▶ **Information provided**
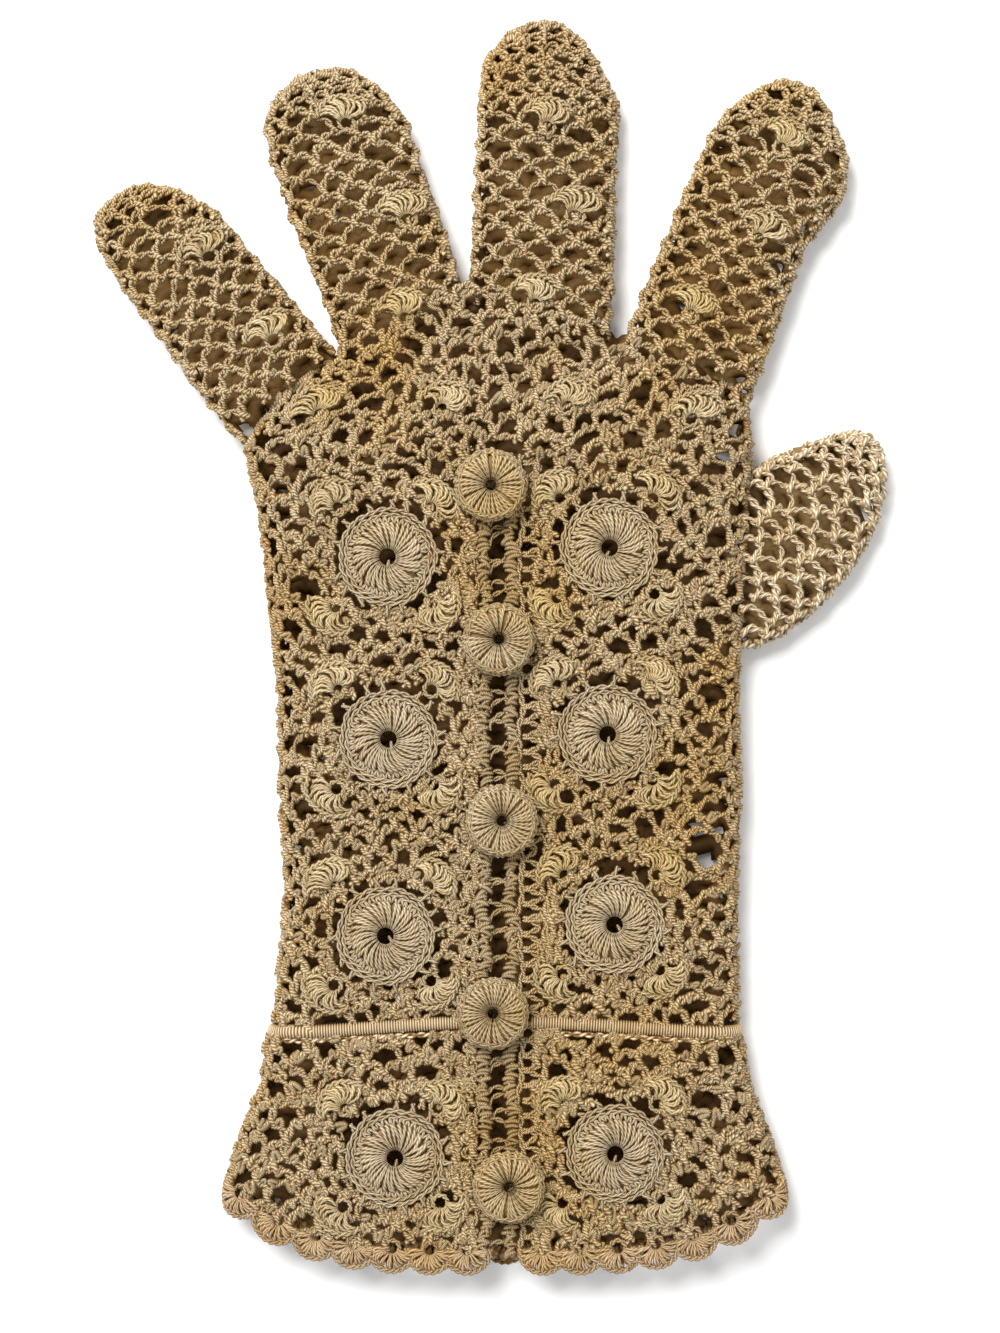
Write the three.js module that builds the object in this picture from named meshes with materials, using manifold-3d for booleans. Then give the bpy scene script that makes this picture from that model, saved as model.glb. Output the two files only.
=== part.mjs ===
// A crochet glove for the left hand, laid flat on its palm side with the back of the hand up.
// Millimetres. +X is toward the thumb, +Y toward the fingertips, +Z up from the table.
// The origin is on the underside of the palm, in the middle of the hand.

import * as THREE from "three";
import { mergeVertices } from "three/addons/utils/BufferGeometryUtils.js";
import Module from "manifold-3d";

const wasm = await Module();
wasm.setup();

// Overall sizes
const PALM_WIDTH = 96; // side to side at the medallions, laid flat
const HAND_LENGTH = 142; // from the wrist cord to the fork of the ring and middle fingers
const FINGER_LENGTH = 60; // middle finger, from its fork to its tip
const FINGER_WIDTH = 29.6; // middle finger, laid flat
const CUFF_LENGTH = 44; // from the wrist cord to the scallops, at the centre back
const PALM_HEIGHT = 12; // thickness of the empty glove at the knuckles
const WRIST_HEIGHT = 10; // thickness at the wrist cord
const FINGER_HEIGHT = 10; // thickness of an empty finger
const THUMB_HEIGHT = 8.4;
const WALL = 1.5; // one layer of the crochet
const CLEAR = 0.3; // between pieces that are sewn to each other
const SIDE_ROLL = 8.5; // how far in from a side fold the cloth has become flat

// Trimmings
const MEDALLION_RADIUS = 11.3;
const MEDALLION_HEIGHT = 1.9; // the padded ring above the cloth
const BUTTON_RADIUS = 7.3;
const BUTTON_HEIGHT = 4;
const BAND_WIDTH = 6; // each of the two bands at the centre back opening
const BAND_HEIGHT = 0.6; // the bands above the cloth
const BAND_SPLIT = 0.6; // between the two bands
const CORD_WIDTH = 3.1; // the wrapped cord round the wrist
const CORD_HEIGHT = 0.8; // the cord above the cloth
const SCALLOP_LENGTH = 5; // the small fans along the hem
const SCALLOP_COUNT = 15; // in one layer, from fold to fold
const GAP_WIDTH = 4.4; // one open mesh of the net
const GAP_LENGTH = 4.8;

// The wrist cord lies this far from the origin.
const WRIST_SHARE = 0.481; // share of HAND_LENGTH
const wristY = -WRIST_SHARE * HAND_LENGTH;

// Cross-section of a flattened tube, one side fold from the underside to the top:
// [share of the side roll in from the fold, share of the height]
const FOLD = [
  [1, 0],
  [0.42, 0.07],
  [0.06, 0.3],
  [0.03, 0.62],
  [0.36, 0.92],
  [1, 1],
];

const KNUCKLES = 0.848; // share of HAND_LENGTH above the cord where the hand is thickest

// Outline of the hand:
// [share of HAND_LENGTH above the wrist cord, left and right edge as shares of PALM_WIDTH]
const HAND = [
  [-0.02, -0.503, 0.503],
  [0.2, -0.474, 0.5],
  [0.37, -0.487, 0.508],
  [0.5, -0.489, 0.501],
  [0.63, -0.51, 0.512],
  [0.745, -0.527, 0.521],
  [KNUCKLES, -0.56, 0.53],
  [0.92, -0.49, 0.52],
  [0.98, -0.36, 0.4],
];

// Forks and outer corners at the roots of the fingers, from the little finger to the index:
// [share of PALM_WIDTH, share of HAND_LENGTH above the wrist cord, way out in degrees from +Y]
const FORKS = [
  [-0.575, 0.863, -62],
  [-0.358, 0.995, -27],
  [-0.076, 1.077, -8],
  [0.254, 1.002, 11],
  [0.532, 0.921, 55],
];

// The fingers and the thumb: where the middle of the root lies, the lean in degrees from +Y,
// and the length as a share of FINGER_LENGTH
const FINGERS = [
  { name: "finger_little", x: -0.467, y: 0.928, lean: -37.4, length: 0.897 },
  { name: "finger_ring", x: -0.217, y: 1.04, lean: -16.4, length: 0.887 },
  { name: "finger_middle", x: 0.082, y: 1.042, lean: 1.2, length: 1.007 },
  { name: "finger_index", x: 0.397, y: 0.962, lean: 20.5, length: 1.053 },
];
const THUMB = { name: "thumb", x: 0.521, y: 0.687, lean: 45.7, length: 0.597 };

// Outline of each finger:
// [share of its length, left and right edge as shares of FINGER_WIDTH,
//  share of its height, share of its height that it is lifted off the table]
const OUTLINES = {
  finger_little: [
    [-0.4, -0.44, 0.42, 0.92, 0],
    [0.05, -0.495, 0.432, 1, 0],
    [0.5, -0.48, 0.4, 0.97, 0],
    [0.72, -0.478, 0.375, 0.94, 0],
    [0.86, -0.44, 0.265, 0.84, 0.04],
    [0.95, -0.385, 0.13, 0.66, 0.12],
    [1, -0.3, 0.01, 0.4, 0.26],
  ],
  finger_ring: [
    [-0.4, -0.46, 0.44, 0.92, 0],
    [0.1, -0.505, 0.45, 1, 0],
    [0.5, -0.57, 0.42, 0.97, 0],
    [0.72, -0.592, 0.412, 0.94, 0],
    [0.86, -0.565, 0.3, 0.84, 0.04],
    [0.95, -0.43, 0.17, 0.66, 0.12],
    [1, -0.25, 0.03, 0.4, 0.26],
  ],
  finger_middle: [
    [-0.35, -0.48, 0.46, 0.92, 0],
    [0.1, -0.515, 0.485, 1, 0],
    [0.5, -0.497, 0.49, 0.97, 0],
    [0.72, -0.48, 0.495, 0.94, 0],
    [0.86, -0.455, 0.35, 0.84, 0.04],
    [0.945, -0.31, 0.22, 0.66, 0.12],
    [1, -0.11, 0.07, 0.4, 0.26],
  ],
  finger_index: [
    [-0.35, -0.46, 0.46, 0.92, 0],
    [0.1, -0.505, 0.475, 1, 0],
    [0.5, -0.473, 0.46, 0.97, 0],
    [0.7, -0.455, 0.595, 0.94, 0],
    [0.82, -0.405, 0.53, 0.87, 0.03],
    [0.94, -0.23, 0.29, 0.66, 0.12],
    [1, -0.09, 0.13, 0.4, 0.26],
  ],
  thumb: [
    [-0.5, -0.47, 0.37, 0.96, 0],
    [-0.2, -0.52, 0.555, 1, 0],
    [0.1, -0.5, 0.6, 1, 0],
    [0.4, -0.42, 0.57, 0.98, 0],
    [0.64, -0.32, 0.485, 0.94, 0],
    [0.83, -0.215, 0.345, 0.84, 0.05],
    [0.94, -0.14, 0.21, 0.66, 0.14],
    [1, -0.03, 0.09, 0.4, 0.28],
  ],
};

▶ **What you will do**
Each line above is to be repeated exactly.

▶ **Written reply**
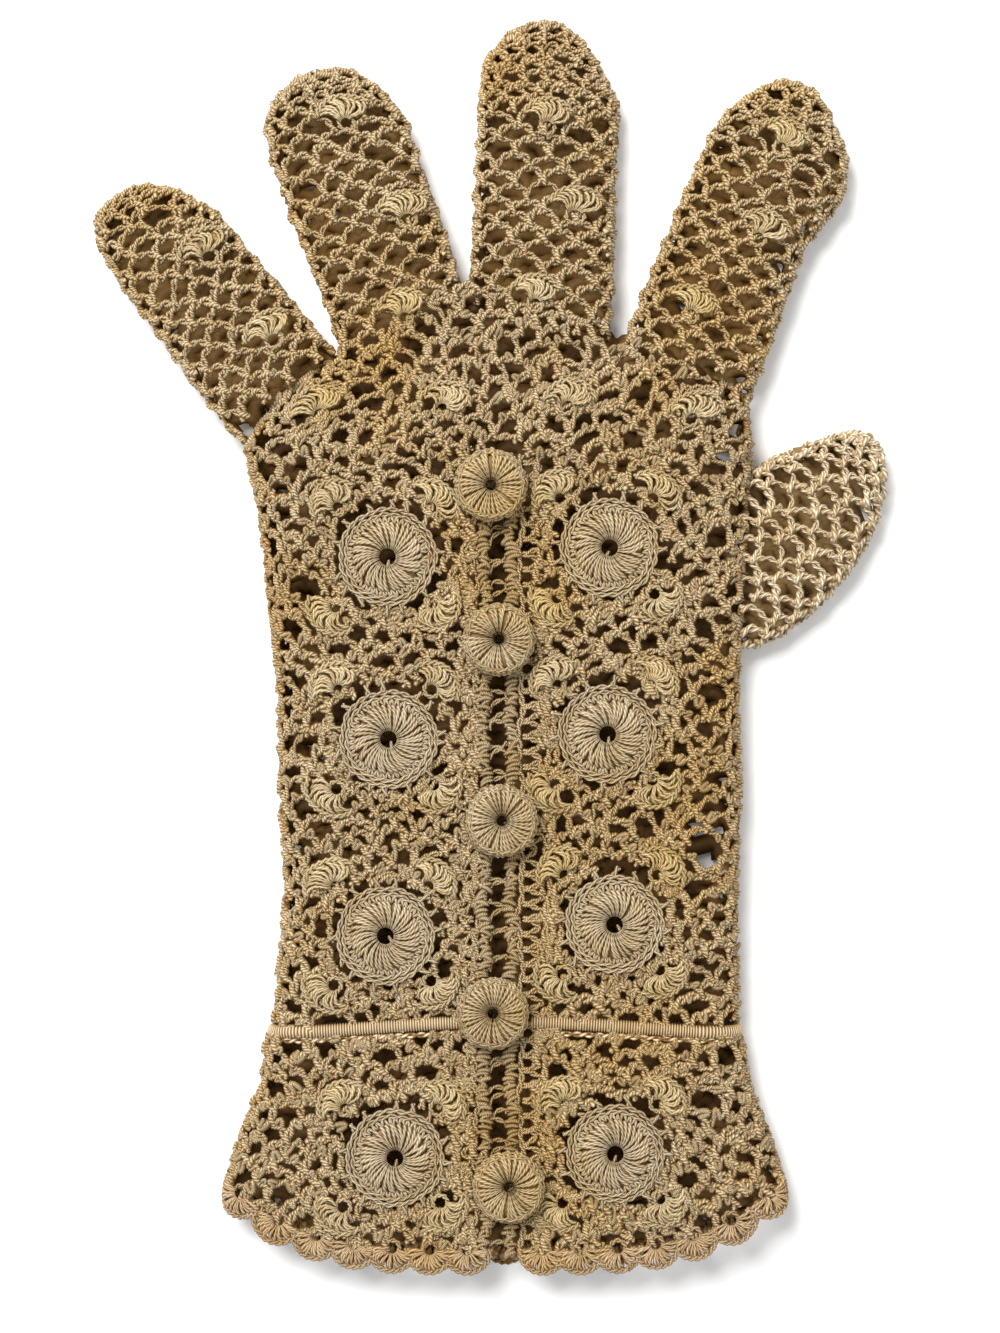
Write the three.js module that builds the object in this picture from named meshes with materials, using manifold-3d for booleans. Then give the bpy scene script that makes this picture from that model, saved as model.glb. Output the two files only.
=== part.mjs ===
// A crochet glove for the left hand, laid flat on its palm side with the back of the hand up.
// Millimetres. +X is toward the thumb, +Y toward the fingertips, +Z up from the table.
// The origin is on the underside of the palm, in the middle of the hand.

import * as THREE from "three";
import { mergeVertices } from "three/addons/utils/BufferGeometryUtils.js";
import Module from "manifold-3d";

const wasm = await Module();
wasm.setup();

// Overall sizes
const PALM_WIDTH = 96; // side to side at the medallions, laid flat
const HAND_LENGTH = 142; // from the wrist cord to the fork of the ring and middle fingers
const FINGER_LENGTH = 60; // middle finger, from its fork to its tip
const FINGER_WIDTH = 29.6; // middle finger, laid flat
const CUFF_LENGTH = 44; // from the wrist cord to the scallops, at the centre back
const PALM_HEIGHT = 12; // thickness of the empty glove at the knuckles
const WRIST_HEIGHT = 10; // thickness at the wrist cord
const FINGER_HEIGHT = 10; // thickness of an empty finger
const THUMB_HEIGHT = 8.4;
const WALL = 1.5; // one layer of the crochet
const CLEAR = 0.3; // between pieces that are sewn to each other
const SIDE_ROLL = 8.5; // how far in from a side fold the cloth has become flat

// Trimmings
const MEDALLION_RADIUS = 11.3;
const MEDALLION_HEIGHT = 1.9; // the padded ring above the cloth
const BUTTON_RADIUS = 7.3;
const BUTTON_HEIGHT = 4;
const BAND_WIDTH = 6; // each of the two bands at the centre back opening
const BAND_HEIGHT = 0.6; // the bands above the cloth
const BAND_SPLIT = 0.6; // between the two bands
const CORD_WIDTH = 3.1; // the wrapped cord round the wrist
const CORD_HEIGHT = 0.8; // the cord above the cloth
const SCALLOP_LENGTH = 5; // the small fans along the hem
const SCALLOP_COUNT = 15; // in one layer, from fold to fold
const GAP_WIDTH = 4.4; // one open mesh of the net
const GAP_LENGTH = 4.8;

// The wrist cord lies this far from the origin.
const WRIST_SHARE = 0.481; // share of HAND_LENGTH
const wristY = -WRIST_SHARE * HAND_LENGTH;

// Cross-section of a flattened tube, one side fold from the underside to the top:
// [share of the side roll in from the fold, share of the height]
const FOLD = [
  [1, 0],
  [0.42, 0.07],
  [0.06, 0.3],
  [0.03, 0.62],
  [0.36, 0.92],
  [1, 1],
];

const KNUCKLES = 0.848; // share of HAND_LENGTH above the cord where the hand is thickest

// Outline of the hand:
// [share of HAND_LENGTH above the wrist cord, left and right edge as shares of PALM_WIDTH]
const HAND = [
  [-0.02, -0.503, 0.503],
  [0.2, -0.474, 0.5],
  [0.37, -0.487, 0.508],
  [0.5, -0.489, 0.501],
  [0.63, -0.51, 0.512],
  [0.745, -0.527, 0.521],
  [KNUCKLES, -0.56, 0.53],
  [0.92, -0.49, 0.52],
  [0.98, -0.36, 0.4],
];

// Forks and outer corners at the roots of the fingers, from the little finger to the index:
// [share of PALM_WIDTH, share of HAND_LENGTH above the wrist cord, way out in degrees from +Y]
const FORKS = [
  [-0.575, 0.863, -62],
  [-0.358, 0.995, -27],
  [-0.076, 1.077, -8],
  [0.254, 1.002, 11],
  [0.532, 0.921, 55],
];

// The fingers and the thumb: where the middle of the root lies, the lean in degrees from +Y,
// and the length as a share of FINGER_LENGTH
const FINGERS = [
  { name: "finger_little", x: -0.467, y: 0.928, lean: -37.4, length: 0.897 },
  { name: "finger_ring", x: -0.217, y: 1.04, lean: -16.4, length: 0.887 },
  { name: "finger_middle", x: 0.082, y: 1.042, lean: 1.2, length: 1.007 },
  { name: "finger_index", x: 0.397, y: 0.962, lean: 20.5, length: 1.053 },
];
const THUMB = { name: "thumb", x: 0.521, y: 0.687, lean: 45.7, length: 0.597 };

// Outline of each finger:
// [share of its length, left and right edge as shares of FINGER_WIDTH,
//  share of its height, share of its height that it is lifted off the table]
const OUTLINES = {
  finger_little: [
    [-0.4, -0.44, 0.42, 0.92, 0],
    [0.05, -0.495, 0.432, 1, 0],
    [0.5, -0.48, 0.4, 0.97, 0],
    [0.72, -0.478, 0.375, 0.94, 0],
    [0.86, -0.44, 0.265, 0.84, 0.04],
    [0.95, -0.385, 0.13, 0.66, 0.12],
    [1, -0.3, 0.01, 0.4, 0.26],
  ],
  finger_ring: [
    [-0.4, -0.46, 0.44, 0.92, 0],
    [0.1, -0.505, 0.45, 1, 0],
    [0.5, -0.57, 0.42, 0.97, 0],
    [0.72, -0.592, 0.412, 0.94, 0],
    [0.86, -0.565, 0.3, 0.84, 0.04],
    [0.95, -0.43, 0.17, 0.66, 0.12],
    [1, -0.25, 0.03, 0.4, 0.26],
  ],
  finger_middle: [
    [-0.35, -0.48, 0.46, 0.92, 0],
    [0.1, -0.515, 0.485, 1, 0],
    [0.5, -0.497, 0.49, 0.97, 0],
    [0.72, -0.48, 0.495, 0.94, 0],
    [0.86, -0.455, 0.35, 0.84, 0.04],
    [0.945, -0.31, 0.22, 0.66, 0.12],
    [1, -0.11, 0.07, 0.4, 0.26],
  ],
  finger_index: [
    [-0.35, -0.46, 0.46, 0.92, 0],
    [0.1, -0.505, 0.475, 1, 0],
    [0.5, -0.473, 0.46, 0.97, 0],
    [0.7, -0.455, 0.595, 0.94, 0],
    [0.82, -0.405, 0.53, 0.87, 0.03],
    [0.94, -0.23, 0.29, 0.66, 0.12],
    [1, -0.09, 0.13, 0.4, 0.26],
  ],
  thumb: [
    [-0.5, -0.47, 0.37, 0.96, 0],
    [-0.2, -0.52, 0.555, 1, 0],
    [0.1, -0.5, 0.6, 1, 0],
    [0.4, -0.42, 0.57, 0.98, 0],
    [0.64, -0.32, 0.485, 0.94, 0],
    [0.83, -0.215, 0.345, 0.84, 0.05],
    [0.94, -0.14, 0.21, 0.66, 0.14],
    [1, -0.03, 0.09, 0.4, 0.28],
  ],
};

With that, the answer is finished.